» The task:
Restate, word for word, every line of the data.

» Available data:
---+---

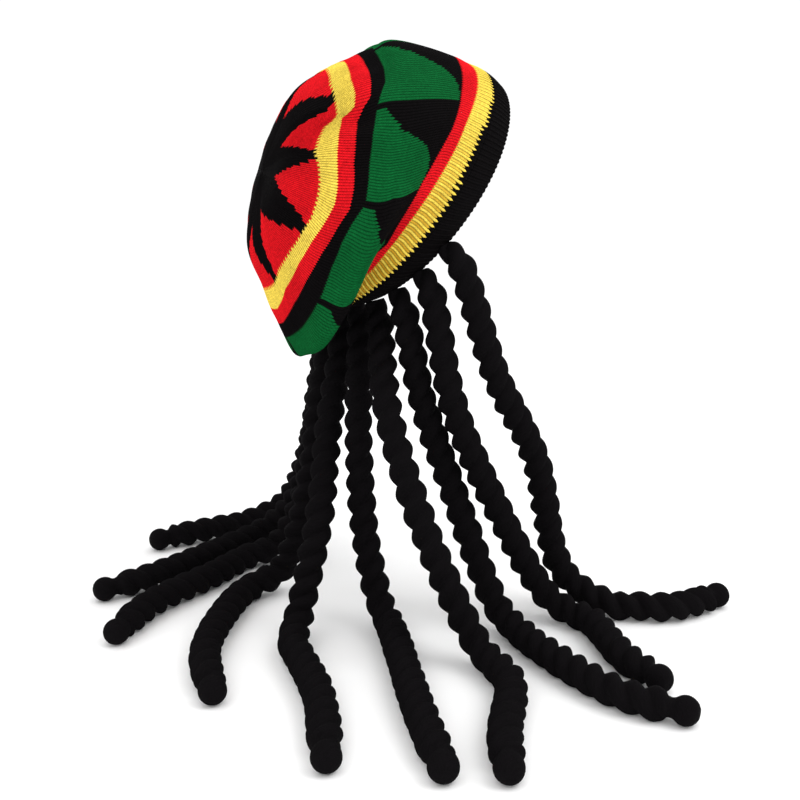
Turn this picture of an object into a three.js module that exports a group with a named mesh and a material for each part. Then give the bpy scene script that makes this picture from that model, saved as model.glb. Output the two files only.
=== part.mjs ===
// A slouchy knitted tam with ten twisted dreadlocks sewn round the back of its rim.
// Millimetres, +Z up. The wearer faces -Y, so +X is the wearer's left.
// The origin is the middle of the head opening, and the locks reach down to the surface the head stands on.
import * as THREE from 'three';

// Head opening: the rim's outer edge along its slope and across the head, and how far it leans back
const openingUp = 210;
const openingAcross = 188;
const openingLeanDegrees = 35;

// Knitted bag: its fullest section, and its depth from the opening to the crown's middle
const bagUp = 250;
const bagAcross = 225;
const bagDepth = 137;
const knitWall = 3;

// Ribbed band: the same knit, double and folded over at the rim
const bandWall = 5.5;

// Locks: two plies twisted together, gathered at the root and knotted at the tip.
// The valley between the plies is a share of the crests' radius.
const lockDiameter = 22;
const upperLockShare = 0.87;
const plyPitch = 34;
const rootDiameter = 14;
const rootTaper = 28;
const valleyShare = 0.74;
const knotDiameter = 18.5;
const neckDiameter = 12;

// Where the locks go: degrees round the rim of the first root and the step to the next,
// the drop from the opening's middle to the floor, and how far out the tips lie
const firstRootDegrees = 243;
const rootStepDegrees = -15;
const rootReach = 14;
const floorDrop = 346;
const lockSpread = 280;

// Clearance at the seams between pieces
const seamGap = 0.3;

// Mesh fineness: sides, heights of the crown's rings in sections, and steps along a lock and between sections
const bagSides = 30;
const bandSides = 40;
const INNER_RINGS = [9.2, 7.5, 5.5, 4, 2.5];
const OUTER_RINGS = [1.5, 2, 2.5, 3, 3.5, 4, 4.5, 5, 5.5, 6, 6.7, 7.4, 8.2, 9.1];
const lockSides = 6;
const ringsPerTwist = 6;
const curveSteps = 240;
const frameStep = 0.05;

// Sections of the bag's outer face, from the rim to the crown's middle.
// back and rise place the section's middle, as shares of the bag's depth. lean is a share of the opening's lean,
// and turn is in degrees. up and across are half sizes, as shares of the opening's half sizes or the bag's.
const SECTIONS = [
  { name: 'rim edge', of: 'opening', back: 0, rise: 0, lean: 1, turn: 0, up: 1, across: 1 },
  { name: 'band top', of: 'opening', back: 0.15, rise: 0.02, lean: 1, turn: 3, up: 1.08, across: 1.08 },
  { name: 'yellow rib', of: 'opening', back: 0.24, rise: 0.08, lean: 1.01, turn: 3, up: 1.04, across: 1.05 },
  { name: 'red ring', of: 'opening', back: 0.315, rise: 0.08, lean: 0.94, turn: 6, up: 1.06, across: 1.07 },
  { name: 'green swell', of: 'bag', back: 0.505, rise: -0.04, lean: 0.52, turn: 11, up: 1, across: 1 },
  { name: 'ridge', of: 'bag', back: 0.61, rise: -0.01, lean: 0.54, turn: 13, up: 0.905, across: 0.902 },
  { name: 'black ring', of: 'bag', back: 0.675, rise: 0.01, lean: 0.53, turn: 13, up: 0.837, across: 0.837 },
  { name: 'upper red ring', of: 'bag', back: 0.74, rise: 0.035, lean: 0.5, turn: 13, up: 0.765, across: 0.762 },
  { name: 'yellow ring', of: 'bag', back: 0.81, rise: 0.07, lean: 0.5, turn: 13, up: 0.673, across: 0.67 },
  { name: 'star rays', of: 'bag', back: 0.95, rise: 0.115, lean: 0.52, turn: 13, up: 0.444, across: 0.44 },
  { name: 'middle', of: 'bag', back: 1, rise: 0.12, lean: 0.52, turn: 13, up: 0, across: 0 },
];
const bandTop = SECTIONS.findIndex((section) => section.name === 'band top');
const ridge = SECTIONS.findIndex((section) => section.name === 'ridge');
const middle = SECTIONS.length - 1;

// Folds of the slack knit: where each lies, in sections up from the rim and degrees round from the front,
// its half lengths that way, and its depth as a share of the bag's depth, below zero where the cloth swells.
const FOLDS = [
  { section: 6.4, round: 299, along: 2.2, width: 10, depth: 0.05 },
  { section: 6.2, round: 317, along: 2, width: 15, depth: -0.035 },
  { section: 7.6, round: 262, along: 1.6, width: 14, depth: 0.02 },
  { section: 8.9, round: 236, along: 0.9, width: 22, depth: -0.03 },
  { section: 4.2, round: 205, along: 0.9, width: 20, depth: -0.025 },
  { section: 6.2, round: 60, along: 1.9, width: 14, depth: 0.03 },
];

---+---

» Complete response:
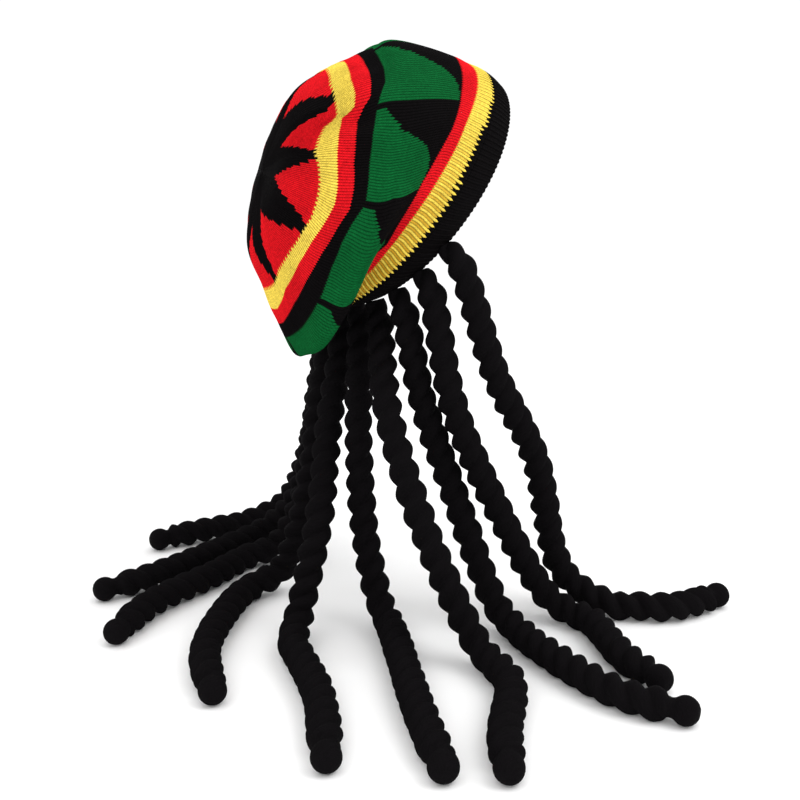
Turn this picture of an object into a three.js module that exports a group with a named mesh and a material for each part. Then give the bpy scene script that makes this picture from that model, saved as model.glb. Output the two files only.
=== part.mjs ===
// A slouchy knitted tam with ten twisted dreadlocks sewn round the back of its rim.
// Millimetres, +Z up. The wearer faces -Y, so +X is the wearer's left.
// The origin is the middle of the head opening, and the locks reach down to the surface the head stands on.
import * as THREE from 'three';

// Head opening: the rim's outer edge along its slope and across the head, and how far it leans back
const openingUp = 210;
const openingAcross = 188;
const openingLeanDegrees = 35;

// Knitted bag: its fullest section, and its depth from the opening to the crown's middle
const bagUp = 250;
const bagAcross = 225;
const bagDepth = 137;
const knitWall = 3;

// Ribbed band: the same knit, double and folded over at the rim
const bandWall = 5.5;

// Locks: two plies twisted together, gathered at the root and knotted at the tip.
// The valley between the plies is a share of the crests' radius.
const lockDiameter = 22;
const upperLockShare = 0.87;
const plyPitch = 34;
const rootDiameter = 14;
const rootTaper = 28;
const valleyShare = 0.74;
const knotDiameter = 18.5;
const neckDiameter = 12;

// Where the locks go: degrees round the rim of the first root and the step to the next,
// the drop from the opening's middle to the floor, and how far out the tips lie
const firstRootDegrees = 243;
const rootStepDegrees = -15;
const rootReach = 14;
const floorDrop = 346;
const lockSpread = 280;

// Clearance at the seams between pieces
const seamGap = 0.3;

// Mesh fineness: sides, heights of the crown's rings in sections, and steps along a lock and between sections
const bagSides = 30;
const bandSides = 40;
const INNER_RINGS = [9.2, 7.5, 5.5, 4, 2.5];
const OUTER_RINGS = [1.5, 2, 2.5, 3, 3.5, 4, 4.5, 5, 5.5, 6, 6.7, 7.4, 8.2, 9.1];
const lockSides = 6;
const ringsPerTwist = 6;
const curveSteps = 240;
const frameStep = 0.05;

// Sections of the bag's outer face, from the rim to the crown's middle.
// back and rise place the section's middle, as shares of the bag's depth. lean is a share of the opening's lean,
// and turn is in degrees. up and across are half sizes, as shares of the opening's half sizes or the bag's.
const SECTIONS = [
  { name: 'rim edge', of: 'opening', back: 0, rise: 0, lean: 1, turn: 0, up: 1, across: 1 },
  { name: 'band top', of: 'opening', back: 0.15, rise: 0.02, lean: 1, turn: 3, up: 1.08, across: 1.08 },
  { name: 'yellow rib', of: 'opening', back: 0.24, rise: 0.08, lean: 1.01, turn: 3, up: 1.04, across: 1.05 },
  { name: 'red ring', of: 'opening', back: 0.315, rise: 0.08, lean: 0.94, turn: 6, up: 1.06, across: 1.07 },
  { name: 'green swell', of: 'bag', back: 0.505, rise: -0.04, lean: 0.52, turn: 11, up: 1, across: 1 },
  { name: 'ridge', of: 'bag', back: 0.61, rise: -0.01, lean: 0.54, turn: 13, up: 0.905, across: 0.902 },
  { name: 'black ring', of: 'bag', back: 0.675, rise: 0.01, lean: 0.53, turn: 13, up: 0.837, across: 0.837 },
  { name: 'upper red ring', of: 'bag', back: 0.74, rise: 0.035, lean: 0.5, turn: 13, up: 0.765, across: 0.762 },
  { name: 'yellow ring', of: 'bag', back: 0.81, rise: 0.07, lean: 0.5, turn: 13, up: 0.673, across: 0.67 },
  { name: 'star rays', of: 'bag', back: 0.95, rise: 0.115, lean: 0.52, turn: 13, up: 0.444, across: 0.44 },
  { name: 'middle', of: 'bag', back: 1, rise: 0.12, lean: 0.52, turn: 13, up: 0, across: 0 },
];
const bandTop = SECTIONS.findIndex((section) => section.name === 'band top');
const ridge = SECTIONS.findIndex((section) => section.name === 'ridge');
const middle = SECTIONS.length - 1;

// Folds of the slack knit: where each lies, in sections up from the rim and degrees round from the front,
// its half lengths that way, and its depth as a share of the bag's depth, below zero where the cloth swells.
const FOLDS = [
  { section: 6.4, round: 299, along: 2.2, width: 10, depth: 0.05 },
  { section: 6.2, round: 317, along: 2, width: 15, depth: -0.035 },
  { section: 7.6, round: 262, along: 1.6, width: 14, depth: 0.02 },
  { section: 8.9, round: 236, along: 0.9, width: 22, depth: -0.03 },
  { section: 4.2, round: 205, along: 0.9, width: 20, depth: -0.025 },
  { section: 6.2, round: 60, along: 1.9, width: 14, depth: 0.03 },
];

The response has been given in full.